Friday, November 17, 2017

Wilderness Encounters as Attrition 2

I received a comment on a recent post inquiring if I had fiddled with my rules for "wilderness attrition" at all, and whether I had anything further to write about them. The short answer heretofore was "no" because I have been using the rules as I wrote them for the last few sessions (and they've been pretty simple and effective so far, and people are starting to carry back-up items, which is one thing I envisioned for these rules ... thus necessitating a mule and porters ... mwahaha!)

The longer answer is, I do actually have an idea for making "wilderness attrition" a little better, I hope--"concreteness".

As written so far, and as used so far, I roll the encounter chance, elucidate the results and the number of damage dice for the party, and then come up with a lame reason for it afterward (especially when prompted by the player of Rendorsheeg the Elf). This is abstract; abstraction, of course, was the main purpose for creating these rules; yet nevertheless, D&D is so often about concreteness that it pains me to just kind of handwave why a week of rations, 12 arrows, a spear, and a shield were all lost. Generally I've been calling it skirmishes with goblins or orcs ... but what if I had said it was wolves, and a druid, say, replied by saying, "I want to cast speak with animals and talk them out of attacking us"?

Moreover, of the three dice I roll for every encounter/wandering monster check, on of them is not pulling much weight in these "attrition" rules, and I think "concreteness" could be a better use of its pips on the table.


When I roll for encounters, I roll 3d6, one black, one white, one red:
black -- encounter chance
white -- party surprise chance
red -- monster surprise chance

I ignore the red and white dice if black comes up nothing.

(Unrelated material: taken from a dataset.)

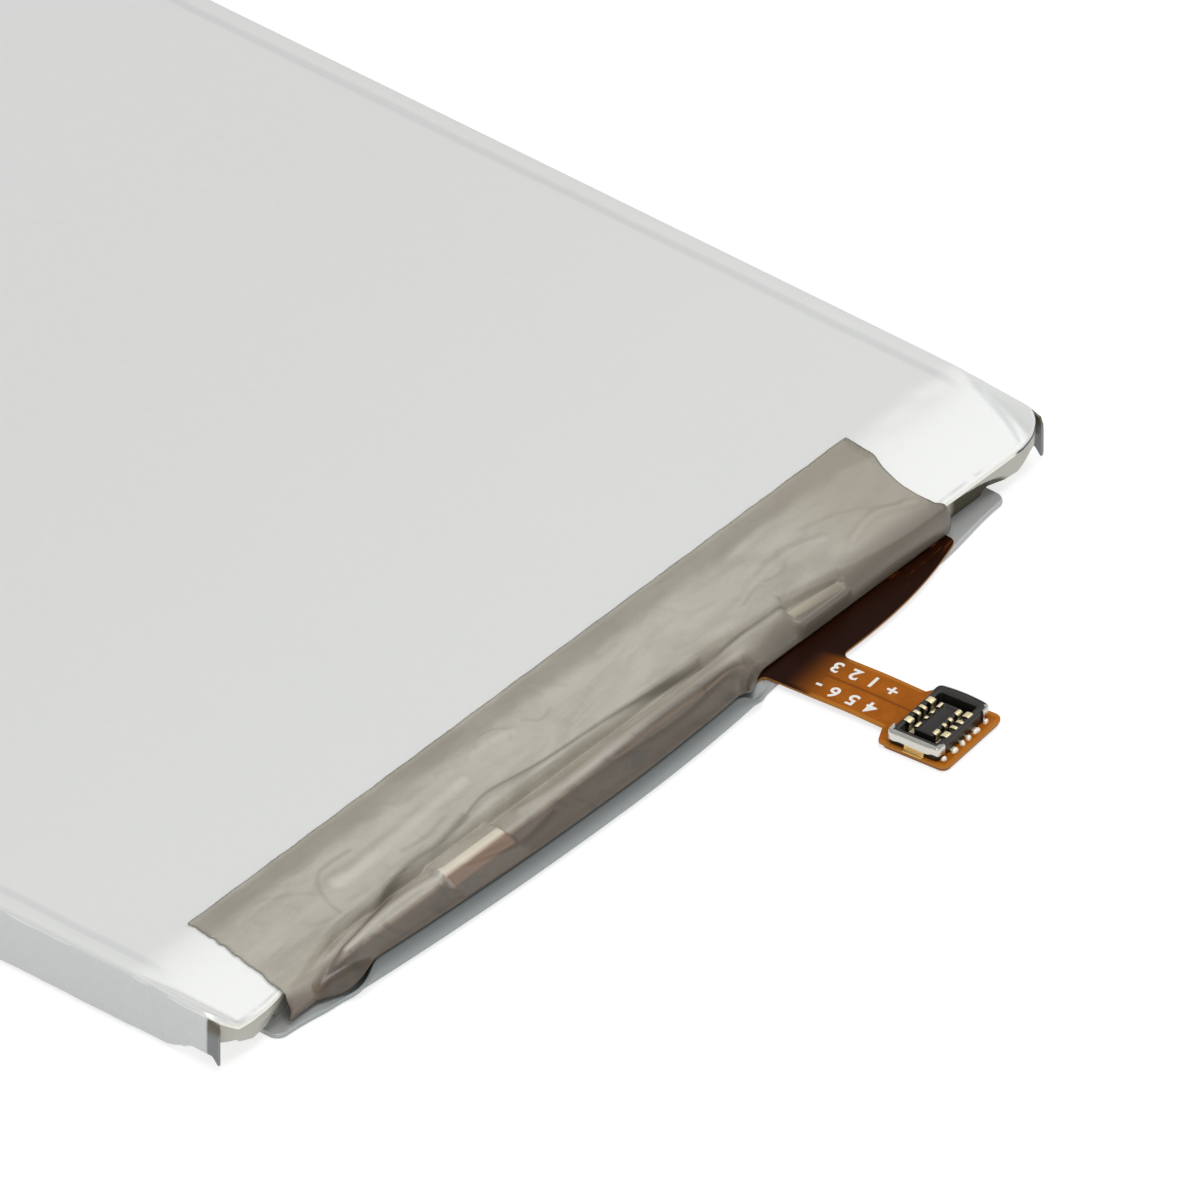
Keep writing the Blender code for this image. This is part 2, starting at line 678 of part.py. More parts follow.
def leaded(name, length, depth, height, centre, group, cutters, finish):
    """A moulded chip with three flat leads that pass under it."""
    size = (length, depth - 2 * LEAD_REACH, height - LEAD_HEIGHT / 3)
    place = Vector(centre) + Vector((0, 0, LEAD_HEIGHT / 6))
    body = box(name, size, place, group, finish, BLOCK_ROUNDING / 2, 1)
    for number, share in enumerate((-LEAD_SPREAD, 0.0, LEAD_SPREAD), 1):
        spot = (centre[0] + share * length, centre[1], centre[2] - height / 2 + LEAD_HEIGHT / 2)
        lead = box(f"{name}_lead_{number}", (LEAD_WIDTH, depth, LEAD_HEIGHT), spot, cutters)
        join(body, lead, "UNION")
    return body


def board_parts(parts, cutters, finishes):
    """The inner row of small parts on the board, and the tall part on the flexible circuit."""
    places = board_places()
    for name, length, depth, height, kind in BOARD_PARTS:
        centre = (places[name], END_Y - PARTS_REACH, BOARD_TOP + FIT + height / 2)
        if kind == "chip":
            chip(name, length, depth, height, centre, parts, finishes["chip"])
        elif kind == "leaded":
            leaded(name, length, depth, height, centre, parts, cutters, finishes["moulding"])
        else:
            box(name, (length, depth, height), centre, parts, finishes["moulding"], BLOCK_ROUNDING)
    centre = (GAUGE_X, END_Y - gauge_reach(), FLEX_TOP + FIT + GAUGE_HEIGHT / 2)
    box("gauge_ic", (GAUGE_LENGTH, GAUGE_DEPTH, GAUGE_HEIGHT), centre, parts, finishes["moulding"], BLOCK_ROUNDING)


def tabs(parts, finishes):
    """Each cell tab leaves the lip's free edge over its film and folds down onto its weld plate."""
    for pole, x in tab_places().items():
        spot = (x, END_Y - PLATE_REACH, BOARD_TOP + FIT + PLATE_THICKNESS / 2)
        size = (PLATE_LENGTH, PLATE_DEPTH, PLATE_THICKNESS)
        box(f"{pole}_weld_plate", size, spot, parts, finishes["nickel"], THIN_ROUNDING, 1)
        root = min(point.x for point in lip_centreline(x)[4:]) - LIP_THICKNESS / 2 - FIT
        top = LIP_HEIGHT - TAB_THICKNESS
        welded = PLATE_TOP + FIT + TAB_THICKNESS / 2
        bend = root - TAB_ROOT
        path = [(root, top), (bend, top), (bend - TAB_BEND, welded), (PLATE_REACH - PLATE_DEPTH / 2, welded)]
        profile = [(END_Y - reach, height) for reach, height in path]
        tab = bent_strip(f"{pole}_tab", profile, TAB_WIDTH, TAB_THICKNESS, parts, finishes["nickel"])
        tab.location.x = x
        drop = (TAB_THICKNESS + TAB_FILM_THICKNESS) / 2 + FIT
        film_path = [(root, top - drop), (bend + 2 * FIT, top - drop)]
        profile = [(END_Y - reach, height) for reach, height in film_path]
        width = TAB_WIDTH + 2 * TAB_FILM_MARGIN
        film = bent_strip(f"{pole}_tab_film", profile, width, TAB_FILM_THICKNESS, parts, finishes["film"])
        film.location.x = x


def flex_outline():
    """Plan of the flexible circuit: its root follows the end wall, and its neck and pad follow the tail."""
    neck = NECK_WIDTH / 2
    pad_left = PAD_OFFSET - PAD_WIDTH / 2
    pad_right = PAD_OFFSET + PAD_WIDTH / 2
    pad_end = PAD_START + PAD_LENGTH
    root_reach = ROOT_END_REACH + ROOT_TAPER
    right_x, _ = tail_point(neck, root_reach)
    left_x, _ = tail_point(-neck, BOARD_OUTER)
    steps = 9
    inner = [mix(FLEX_LEFT, TAPE_RIGHT, step / 24) for step in range(25)]
    corners = [(x, END_Y - wall_reach(x) - SIDE_FIT, 0.0) for x in inner]
    corners.append((TAPE_RIGHT, END_Y - ROOT_END_REACH, ROOT_CORNER))
    for step in range(1, steps):
        share = 1.0 - step / steps
        x = mix(right_x, TAPE_RIGHT, share)
        corners.append((x, END_Y - root_reach + ROOT_TAPER * share**ROOT_TAPER_POWER, 0.0))
    corners += [
        (right_x, END_Y - root_reach, NECK_FILLET),
        (*tail_point(neck, PAD_START - PAD_SHOULDER), 0.0),
        (*tail_point(pad_right, PAD_START), 0.0),
        (*tail_point(pad_right, pad_end), PAD_CORNER),
        (*tail_point(pad_left, pad_end), PAD_CORNER),
        (*tail_point(pad_left, PAD_START), PAD_CORNER),
        (*tail_point(-neck, PAD_START), 0.0),
        (left_x, END_Y - BOARD_OUTER, NECK_FILLET),
        (FLEX_LEFT, END_Y - BOARD_OUTER, 0.0),
    ]
    return rounded_outline(corners)


def tail_height(along):
    """How far the tail lies above its root, along its length: a low bow, then the pad near the ground."""
    share = (along - BEND_START) / (PAD_START - BEND_START)
    share = min(max(share, 0.0), 1.0)
    return (PAD_BOTTOM - FLEX_BOTTOM) * ease(share) + NECK_BOW * math.sin(math.pi * share) ** 2


def flex_circuit(parts, finish):
    """The flexible circuit: a flat sheet, cut into short lengths along the neck and bent."""
    flex = extruded("flex_circuit", flex_outline(), FLEX_BOTTOM, FLEX_TOP, parts, finish)
    bm = bmesh.new()
    bm.from_mesh(flex.data)
    frame = tail_matrix()
    direction = frame.to_3x3() @ Vector((0, -1, 0))
    bends = 12
    for step in range(bends + 1):
        along = mix(BEND_START, PAD_START, step / bends)
        geometry = bm.verts[:] + bm.edges[:] + bm.faces[:]
        place = frame @ Vector((0, -along, 0))
        bmesh.ops.bisect_plane(bm, geom=geometry, plane_co=place, plane_no=direction, dist=0.001 * MM)
    for vert in bm.verts:
        along = (vert.co - frame.translation).dot(direction)
        vert.co.z += tail_height(along)
    bmesh.ops.triangulate(bm, faces=bm.faces)
    bm.to_mesh(flex.data)
    bm.free()
    return flex


def stiffener(parts, frame, finish):
    """The stiff plate under the pad."""
    left = PAD_OFFSET - PAD_WIDTH / 2 + STIFFENER_INSET
    right = PAD_OFFSET + PAD_WIDTH / 2 - STIFFENER_INSET
    near = -PAD_START - STIFFENER_INSET
    far = -(PAD_START + PAD_LENGTH) + STIFFENER_INSET
    corners = [(left, near), (left, far), (right, far), (right, near)]
    outline = rounded_outline([(x, y, PAD_CORNER - STIFFENER_INSET) for x, y in corners])
    plate = extruded("flex_stiffener", outline, FIT, STIFFENER_TOP, parts, finish)
    plate.parent = frame


def rectangle(length, depth, radius):
    """Outline of a rounded rectangle about the origin."""
    x = length / 2
    y = depth / 2
    return rounded_outline([(-x, -y, radius), (x, -y, radius), (x, y, radius), (-x, y, radius)], 3)


def contact_rows():
    """Every contact: its name, place along the row, width and side."""
    rows = []
    for side in (1, -1):
        for kind, width, offset in (("power", POWER_WIDTH, POWER_OFFSET), ("signal", SIGNAL_WIDTH, SIGNAL_OFFSET)):
            for end in (-1, 1):
                number = 1 + sum(name.startswith(kind) for name, _, _, _ in rows)
                rows.append((f"{kind}_contact_{number}", end * offset, width, side))
    return rows


def slot_cutter(group):
    """One slot for each contact: down through the wall's inner half, and out under the wall for its tail."""
    half = HOUSING_DEPTH / 2
    inner = half - HOUSING_SIDE_WALL - 0.3 * CHANNEL_WIDTH
    cheek = half - HOUSING_CHEEK
    out = half + 2 * CONTACT_TAIL
    tail_top = CONTACT_THICKNESS + FIT
    deep = -HOUSING_FLOOR
    high = HOUSING_HEIGHT + HOUSING_FLOOR
    shape = [(inner, deep), (out, deep), (out, tail_top), (cheek, tail_top), (cheek, high), (inner, high)]
    bm = bmesh.new()
    for _, x, width, side in contact_rows():
        reach = width / 2 + FIT
        ends = [[bm.verts.new((x + end, side * y, z)) for y, z in shape] for end in (-reach, reach)]
        for index in range(len(shape)):
            after = (index + 1) % len(shape)
            bm.faces.new((ends[0][index], ends[0][after], ends[1][after], ends[1][index]))
        bm.faces.new(ends[0])
        bm.faces.new(ends[1])
    return mesh_object("contact_slots", bm, group)


def receptacle_frame(frame):
    """The empty at the centre of the receptacle's underside."""
    centre = bpy.data.objects.new("receptacle_frame", None)
    bpy.context.scene.collection.objects.link(centre)
    centre.parent = frame
    centre.location = (HOUSING_OFFSET, -HOUSING_REACH, HOUSING_BOTTOM)
    return centre


def connector_housing(parts, cutters, frame, finish):
    """The receptacle: outer wall, ring channel and central island, with a slot for each contact."""
    outline = rectangle(HOUSING_LENGTH, HOUSING_DEPTH, HOUSING_CORNER)
    housing = extruded("connector_housing", outline, 0.0, HOUSING_HEIGHT, parts, finish)
    pocket_length = HOUSING_LENGTH - 2 * HOUSING_END_WALL
    pocket_depth = HOUSING_DEPTH - 2 * HOUSING_SIDE_WALL
    pocket = rectangle(pocket_length, pocket_depth, HOUSING_CORNER)
    island = rectangle(pocket_length - 2 * CHANNEL_END_WIDTH, pocket_depth - 2 * CHANNEL_WIDTH, HOUSING_CORNER)
    above = HOUSING_HEIGHT + HOUSING_FLOOR
    well = extruded("well_cutter", pocket, HOUSING_HEIGHT - ISLAND_DROP, above, cutters)
    ring = extruded("ring_cutter", pocket, HOUSING_FLOOR, above, cutters, hole=island)
    for piece in (housing, well, ring):
        piece.parent = frame
    slots = slot_cutter(cutters)
    slots.parent = frame
    join(housing, well, "DIFFERENCE")
    join(housing, ring, "DIFFERENCE")
    join(housing, slots, "DIFFERENCE")
    return housing


def contacts(parts, frame, finish):
    """Each contact: a solder tail, an arch in the wall's slot, a run along the channel and an inner spring arm."""
    half = HOUSING_DEPTH / 2
    wall_side = half - HOUSING_SIDE_WALL
    island_side = wall_side - CHANNEL_WIDTH
    centre = CONTACT_THICKNESS / 2
    floor = HOUSING_FLOOR + FIT + centre
    top = HOUSING_HEIGHT - ISLAND_DROP - centre
    back = half - HOUSING_CHEEK - FIT - centre
    front = wall_side - CONTACT_PROUD
    arm = island_side + FIT + ARM_GAP + centre
    bend = CONTACT_BEND
    profile = [
        (half + CONTACT_TAIL, centre),
        (back + bend, centre),
        (back, centre + bend),
        (back, top - bend),
        (back - bend, top),
        (front + bend, top),
        (front, top - bend),
        (front, floor + bend),
        (front - bend, floor),
        (arm + bend, floor),
        (arm, floor + bend),
        (arm, top - 2.6 * bend),
        (arm + bend, top - 1.2 * bend),
    ]
    for name, x, width, side in contact_rows():
        contact = bent_strip(name, [(side * y, z) for y, z in profile], width, CONTACT_THICKNESS, parts, finish)
        contact.location.x = x
        contact.parent = frame


def hold_downs(parts, frame, finish):
    """The metal band over each short end of the receptacle, with a foot on the pad."""
    centre = BAND_THICKNESS / 2
    face = HOUSING_LENGTH / 2 + FIT + centre
    top = HOUSING_HEIGHT + FIT + centre
    profile = [
        (face + BAND_FOOT, centre),
        (face + BAND_BEND, centre),
        (face, centre + BAND_BEND),
        (face, top - BAND_BEND),
        (face - BAND_BEND, top),
        (face - BAND_RETURN, top),
    ]
    for name, side in (("hold_down_near", -1), ("hold_down_far", 1)):
        turned = [(side * along, height) for along, height in profile]
        band = bent_strip(name, turned, BAND_DEPTH, BAND_THICKNESS, parts, finish)
        band.rotation_euler.z = -math.pi / 2
        band.parent = frame


def main():
    for old in list(bpy.data.objects):
        bpy.data.objects.remove(old)
    parts = collection("phone_battery")
    cutters = collection("cutters")
    finishes = {
        "pouch": material("pouch_laminate", (0.74, 0.74, 0.73), 0.35, 0.2),
        "tape": material("end_tape", (0.46, 0.41, 0.35), 0.3),
        "flex": material("flexible_circuit", (0.42, 0.16, 0.03), 0.3),
        "stiffener": material("stiffener", (0.30, 0.15, 0.05), 0.5),
        "board": material("board", (0.05, 0.12, 0.06), 0.45),
        "film": material("film", (0.75, 0.72, 0.62), 0.4),
        "nickel": material("nickel", (0.66, 0.64, 0.58), 0.3, 1.0),
        "chip": material("chip", (0.35, 0.28, 0.20), 0.5),
        "moulding": material("moulding", (0.03, 0.03, 0.03), 0.5),
        "housing": material("receptacle", (0.02, 0.02, 0.02), 0.45),
        "gilt": material("gilt", (0.85, 0.60, 0.22), 0.25, 1.0),
    }
    frame = bpy.data.objects.new("tail_frame", None)
    bpy.context.scene.collection.objects.link(frame)
    frame.location = (TAIL_X, END_Y, 0.0)
    frame.rotation_euler.z = TAIL_YAW
    pouch_cell(parts, cutters, finishes["pouch"])
    board(parts, finishes)
    board_parts(parts, cutters, finishes)
    tabs(parts, finishes)
    end_tape(parts, finishes["tape"])
    flex_circuit(parts, finishes["flex"])
    stiffener(parts, frame, finishes["stiffener"])
    centre = receptacle_frame(frame)
    connector_housing(parts, cutters, centre, finishes["housing"])
    contacts(parts, centre, finishes["gilt"])
    hold_downs(parts, centre, finishes["nickel"])
    bpy.context.view_layer.update()


main()
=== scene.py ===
"""Dresses a flat pouch battery: laminate pouch, crumpled tape, flexible circuit, receptacle and a stage."""

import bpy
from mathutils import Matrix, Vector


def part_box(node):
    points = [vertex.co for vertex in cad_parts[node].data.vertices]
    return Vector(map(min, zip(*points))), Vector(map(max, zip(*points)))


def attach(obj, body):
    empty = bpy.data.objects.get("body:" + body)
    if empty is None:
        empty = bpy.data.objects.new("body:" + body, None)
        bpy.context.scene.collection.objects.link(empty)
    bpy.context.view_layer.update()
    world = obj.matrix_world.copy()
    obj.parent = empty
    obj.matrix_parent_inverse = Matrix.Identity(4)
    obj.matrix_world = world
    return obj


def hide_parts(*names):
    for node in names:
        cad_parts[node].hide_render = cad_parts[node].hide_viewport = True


bl_info = {
    "name": "Pouch Battery Finish",
    "version": (1, 0, 0),
    "blender": (4, 5, 0),
    "location": "3D View > Sidebar > Battery",
    "description": "Builds the finished surfaces of a flat pouch battery around its packed frame",
    "category": "Object",
}

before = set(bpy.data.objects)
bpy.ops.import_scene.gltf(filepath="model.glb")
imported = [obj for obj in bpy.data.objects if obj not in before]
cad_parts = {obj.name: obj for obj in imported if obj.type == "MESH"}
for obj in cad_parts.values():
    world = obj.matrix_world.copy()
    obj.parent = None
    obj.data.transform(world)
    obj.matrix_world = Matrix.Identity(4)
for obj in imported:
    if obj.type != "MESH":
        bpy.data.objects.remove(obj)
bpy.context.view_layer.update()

import math

import bmesh
import bpy
import numpy as np
from mathutils import Matrix, Vector, noise

MM = 0.001
BODY = "root"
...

For attrition in the wilderness, rather than rolling up a full encounter on a positive result from the black die, I look to the other dice:
The white die determines "attrition dice" inversely to the number rolled on the die, e.g. 1 is 6d6, 2 is 5d6, 3 is 4d6, 4 is 3d6, etc.
Instead of an extra chance to "ignore" the encounter as I originally wrote, the red die can be used to determine "concretely" just what happened, thus:

1 - animal encounter -- a bear, a pack of wolves, a rutting moose, a baboon troupe, etc.

2 - men encounter -- a group of hunters, some brigands, some local ruffians

3 - humanoid encounter -- a skirmish with orcs, goblins, ogres, etc. per what I've generally said

4 - fey/unusual encounter -- undead perhaps, or faerie trees/briars that grasp at characters, etc.

5-6 - non-creature encounter -- a freak storm, a patch of poison ivy, a nest of young ticks, etc.

These are vague, and I think necessarily. As I said above, abstractness is the reason for these rules of attrition--what I get out of them is focusing on the dungeon while retaining some of the danger of the wilderness and travel through it. Attrition is a quick way to move through the consequences of the wilderness than having to describe an entire encounter with a band of orcs transporting prisoners, etc.

And yet, having a sense of what concretely the characters have encountered allows the players to respond to it with their skills, spells, etc in somewhat of the way that they would if presented with a full encounter. The best example I have is that if the referee rolls an "animal" encounter of six attrition dice, and the party includes a druid who responds by casting the spell speak with animals, the referee could allow the druid to just talk to the animals and avoid the encounter altogether, OR allow that spellcasting to replace one (or so) of the "usual" means of eliminating attrition dice (including the otherwise invulnerable sixth die, perhaps!).

Perhaps the party encounters "animals"--the referee declares them spiders
... and the halfling of the party uses his halfling abilities to sneak around
distracting the spiders with anti-arachnid slurs like, "Hey, atter-cop!"

Maybe an "unusual encounter" is undead, and the cleric can turn undead to eliminate an attrition die; or perhaps a group of men can be charmed or slept by a magic user to eliminate dice ... etc.

And of course, if the players just blithely accept the dice that you put forth, break their items, and move on, it's no skin off the referee's back. I just felt a strong need to have a way to clearly allow more player agency in response to the "attrition".